In a talk about zoonotic diseases arising from the intensification of livestock production, a speaker referred to how ‘we’ should manage such challenges. That form of discourse failed to acknowledge that in practice those challenges must be met by a wide range of different stakeholder groups, but primarily by farmers and farm workers themselves, not by the research community. Of course, other groups such as animal health workers, veterinary authorities and those trading in meat, milk and dairy products have relevant interests and responsibilities too, but theirs may not coincide with those of the farmers or farm workers, let alone the veterinary researchers. Fortunately other participants recognised the need to explore and comprehend the perspectives of a wide range of stakeholders, and to explore the extent to which those diverse perspectives may be congruent or incongruent. The forthcoming STEPS project on zoonotic diseases should fit directly into a knowledge gap that was identified and highlighted by several participants. The forthcoming STEPS project on Commodities: Chains, Networks and Pathways will also find a ready audience amongst some for the more enlightened participants at this meeting.

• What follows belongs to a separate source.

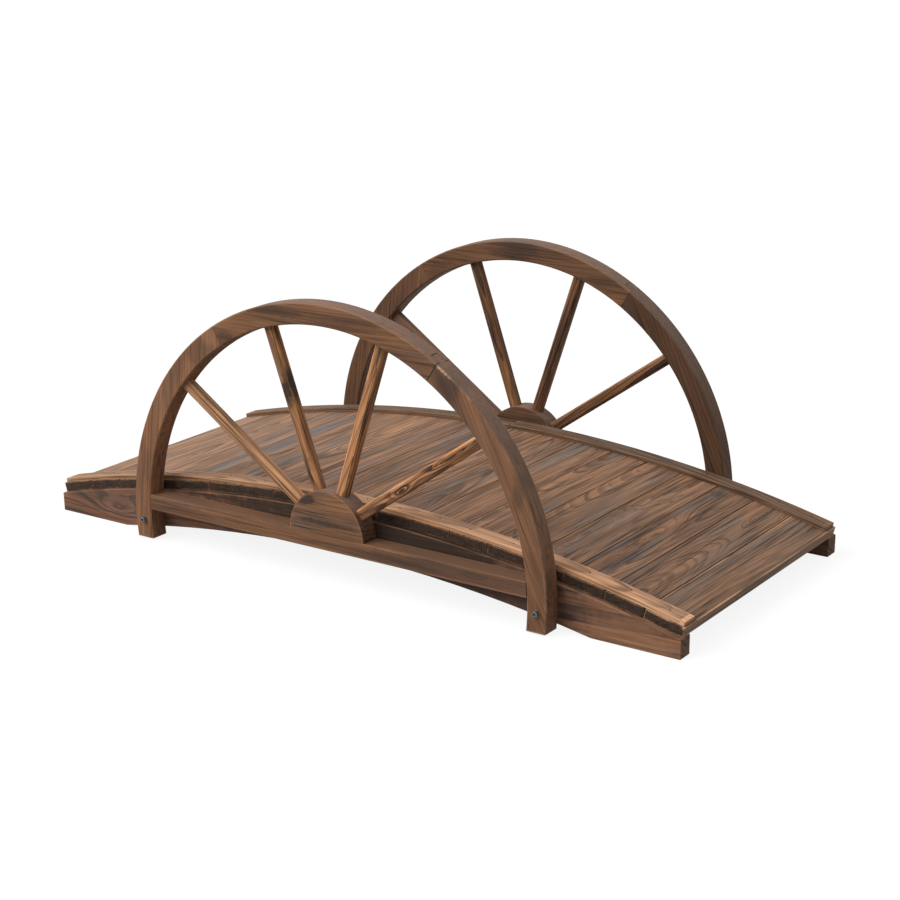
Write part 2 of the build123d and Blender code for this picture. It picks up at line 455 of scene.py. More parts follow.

In his influential book The Structure of Scientific Revolutions Thomas Kuhn argued that, in the natural sciences, new paradigms displace and replace the old ones not because their assumptions, analysis and arguments are superior to those of the old ones, but because young scholars adopt and accept the new paradigm, while those committed to the old paradigm simply die out, leaving the field to the young. That model seemed briefly plausible on this occasion until I realised that not all of those articulating the old paradigm are elderly, and not all of us articulating a new paradigm are particularly young. I guess I disagree with Kuhn, groups such as the STEPS Centre and colleagues elsewhere do have a more powerful and plausible paradigm, and the shortcomings of the reductionist and technocratic paradigm mean that its proponents are simply unable to account for or adequately respond to the realities and complexities of poverty and hunger in developing countries.